Pick out each line with the word "finishes" from the material that follows.

**********

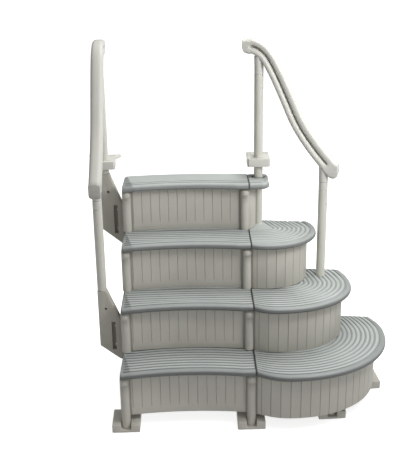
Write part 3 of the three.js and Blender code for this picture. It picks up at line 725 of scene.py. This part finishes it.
def path_at(path, distance):
    """The point and the left-hand normal of a polyline at a distance along it."""
    for (x0, y0), (x1, y1) in zip(path, path[1:]):
        length = math.hypot(x1 - x0, y1 - y0)
        if distance <= length or (x1, y1) == path[-1]:
            part = distance / length
            normal = (-(y1 - y0) / length, (x1 - x0) / length)
            return (x0 + (x1 - x0) * part, y0 + (y1 - y0) * part), normal
        distance -= length
    raise ValueError("the distance is past the path's end")


def path_length(path):
    return sum(math.hypot(b[0] - a[0], b[1] - a[1]) for a, b in zip(path, path[1:]))


def riser(node, path, groove_places, groove_end, painted_groove_shade):
    """A wall along a path, its face cut by upright grooves that end above its foot."""
    low, high = (corner.z for corner in box(node))
    total = path_length(path)
    places = {0.0, total, 0.7 * MM, total - 0.7 * MM}
    places.update(spread(4 * MM, total - 4 * MM, int(total / (12 * MM))))
    for place in SEAT_PLACES:
        places.update((place, total - place))
    for groove in groove_places:
        places.update(groove + offset * MM for offset in GROOVE_OFFSETS)
    stations = sorted(p for p in places if 0 <= p <= total)
    shadow = high - LIP_SHADOW
    levels = [low, low + 0.8 * MM, low + 2.5 * MM, shadow - 4 * MM, shadow, high]
    if groove_end > 0:
        levels[3:3] = [low + groove_end - 5 * MM, low + groove_end, low + groove_end + 4 * MM]
    rows = []
    grooves = []
    for z in levels:
        edge = {low: 2.5 * MM, low + 0.8 * MM: 0.8 * MM}.get(z, 0.0)  # its foot is rounded
        gate = 1.0 if groove_end == 0 else smooth_step((z - low - groove_end + 5 * MM) / (7 * MM))
        outer = []
        inner = []
        for station in stations:
            (x, y), (nx, ny) = path_at(path, station)
            nearest = min((abs(station - g) for g in groove_places), default=1.0)
            share = gate * max(0.0, 1 - nearest / RISER_GROOVE_HALF) ** RISER_GROOVE_POWER
            depth = max(edge, share * RISER_GROOVE)
            outer.append((x + nx * depth, y + ny * depth, z))
            inner.append((x + nx * RISER_THICK, y + ny * RISER_THICK, z))
            # Painted shade at the ends, where the riser enters its columns, and painted shadow
            # under the lip.
            inside = RISER_SEAT + SEAT_REACH - min(station, total - station)
            painted_seat_shade = SEAT_SHADE * smooth_step(inside / SEAT_FADE)
            under_lip = LIP_SHADOW_SHADE if z >= shadow else 0.0
            grooves.append(max(painted_groove_shade * share, painted_seat_shade, under_lip))
        rows.append(outer + inner[::-1])
        grooves.extend([0.0] * len(inner))
    bm = bmesh.new()
    made = add_rings(bm, rows)
    for row in (made[0], made[-1]):
        for i in range(len(stations) - 1):
            bm.faces.new((row[i], row[i + 1], row[-i - 2], row[-i - 1]))
    add_piece(node, bm, grooves)


def left_riser(step):
    node = f"riser_left_{step}"
    low, high = box(node)
    depth = high.y - low.y - RISER_THICK
    half = (high.x - low.x) / 2
    radius = (half * half + depth * depth) / (2 * depth)
    path = []
    for x in spread(low.x - RISER_SEAT, high.x + RISER_SEAT, 40):
        away = x - low.x - half
        bow = math.sqrt(max(0.0, radius * radius - away * away))
        path.append((x, low.y + depth - radius + bow))
    middle = path_length(path) / 2
    offsets = [i - (LEFT_GROOVES - 1) / 2 for i in range(LEFT_GROOVES)]
    places = [middle + offset * LEFT_GROOVE_PITCH for offset in offsets]
    riser(node, path, places, LEFT_GROOVE_END, RISER_SHADE["left"])


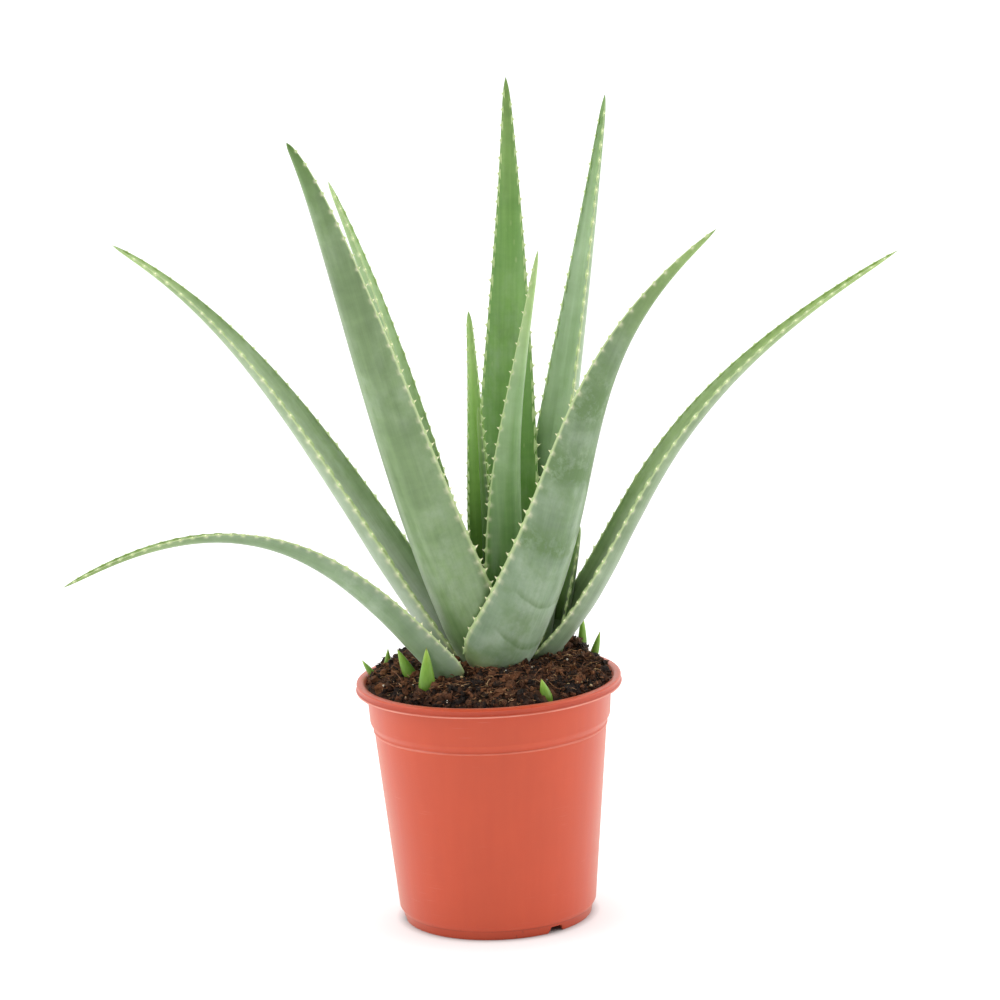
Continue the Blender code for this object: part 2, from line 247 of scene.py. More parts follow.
def apply_modifier(piece, kind, **settings):
    make_active(piece)
    modifier = piece.modifiers.new(kind.title(), kind)
    for name, value in settings.items():
        setattr(modifier, name, value)
    bpy.ops.object.modifier_apply(modifier=modifier.name)


def apply_place(piece):
    make_active(piece)
    bpy.ops.object.transform_apply(location=True, rotation=True, scale=True)


def points_of(mesh):
    points = np.empty(len(mesh.vertices) * 3)
    mesh.vertices.foreach_get("co", points)
    return points.reshape(-1, 3)


def move_points(mesh, points):
    mesh.vertices.foreach_set("co", np.asarray(points, np.float32).ravel())
    mesh.update()


def set_attribute(mesh, name, values):
    """Stores one number, or one vector, on each point for a material to read."""
    values = np.asarray(values, np.float32)
    kind, field = ("FLOAT_VECTOR", "vector") if values.ndim == 2 else ("FLOAT", "value")
    layer = mesh.attributes.new(name, kind, "POINT")
    layer.data.foreach_set(field, values.ravel())


@contextmanager
def edit_mode():
    """Edit Mode on the active object: all of it is selected on the way in, and none of it on the way out."""
    bpy.ops.object.mode_set(mode="EDIT")
    bpy.ops.mesh.select_mode(type="EDGE")
    bpy.ops.mesh.select_all(action="SELECT")
    yield
    bpy.ops.mesh.select_all(action="DESELECT")
    bpy.ops.object.mode_set(mode="OBJECT")


def fill_open_edges():
    bpy.ops.mesh.select_all(action="DESELECT")
    bpy.ops.mesh.select_non_manifold()
    bpy.ops.mesh.edge_face_add()


def cut_level(heights):
    """Cuts the active object straight across at each height."""
    with edit_mode():
        for height in heights:
            bpy.ops.mesh.select_all(action="SELECT")
            bpy.ops.mesh.bisect(plane_co=(0, 0, height), plane_no=(0, 0, 1))


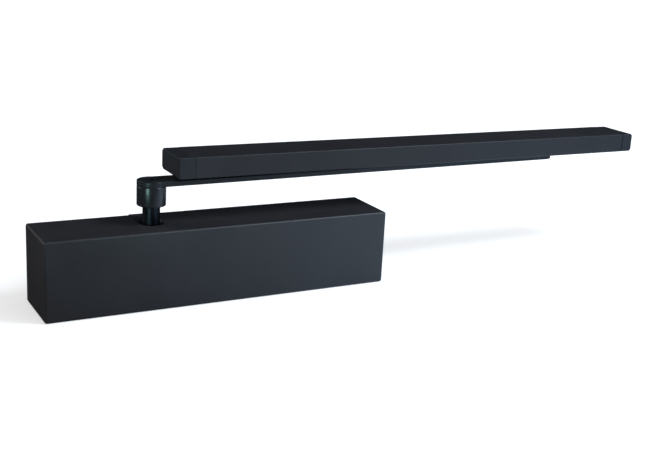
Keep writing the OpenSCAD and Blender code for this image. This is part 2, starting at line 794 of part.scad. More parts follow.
// Heart cam: the roller centres follow a spiral that rises evenly from the notch to the tip,
// so both rollers stay on the cam and both pistons move in step with the spindle.
function pitch_r(a) = cam_notch_r + cam_rise * a * PI / 180;
function cam_point(a) =
    let (r = pitch_r(a), n = a - atan2(cam_rise, r))
    [r * cos(a) - cam_offset * cos(n), r * sin(a) - cam_offset * sin(n)];
cam_flank = [for (a = [0 : cam_step : 180]) if (cam_point(a)[1] > 0) cam_point(a)];
notch_lean = atan2(cam_rise, cam_notch_r);
cam_notch = [
    for (t = [-0.75 : 0.25 : 0.75])
        let (a = 180 - t * notch_lean)
        [cam_notch_r + cam_offset * cos(a), cam_offset * sin(a)]
];
module heart_cam() {
    last = len(cam_flank) - 1;
    mirrored = [for (i = [last : -1 : 0]) [cam_flank[i][0], -cam_flank[i][1]]];
    linear_extrude(cam_t, center = true) polygon(concat(cam_flank, mirrored, cam_notch));
}

// Square with rounded corners, wider by grow on each side
module square_end(grow) {
    intersection() {
        square(square_w + 2 * grow, center = true);
        circle(neck_d / 2 + 0.7 + grow);
    }
}

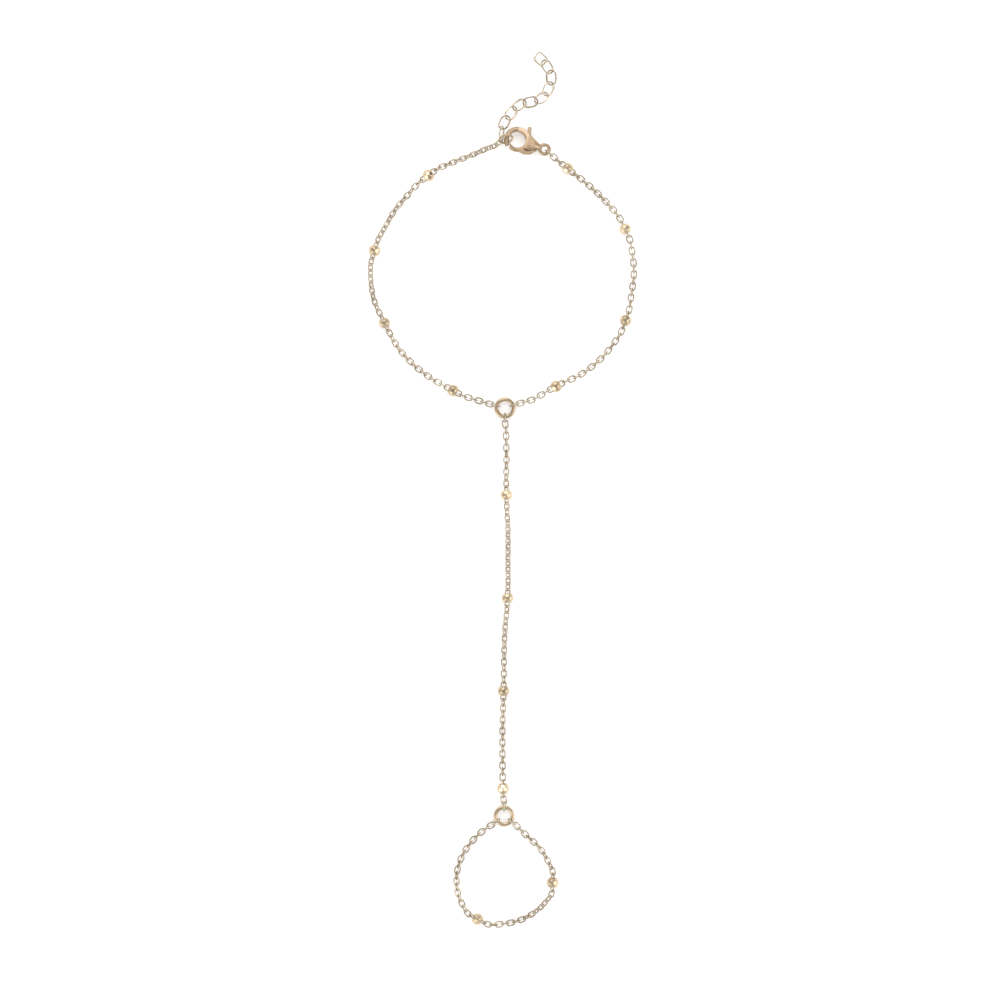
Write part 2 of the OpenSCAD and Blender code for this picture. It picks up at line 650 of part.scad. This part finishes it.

**********

■ Output of the task
Write part 3 of the three.js and Blender code for this picture. It picks up at line 725 of scene.py. This part finishes it.
Write part 2 of the OpenSCAD and Blender code for this picture. It picks up at line 650 of part.scad. This part finishes it.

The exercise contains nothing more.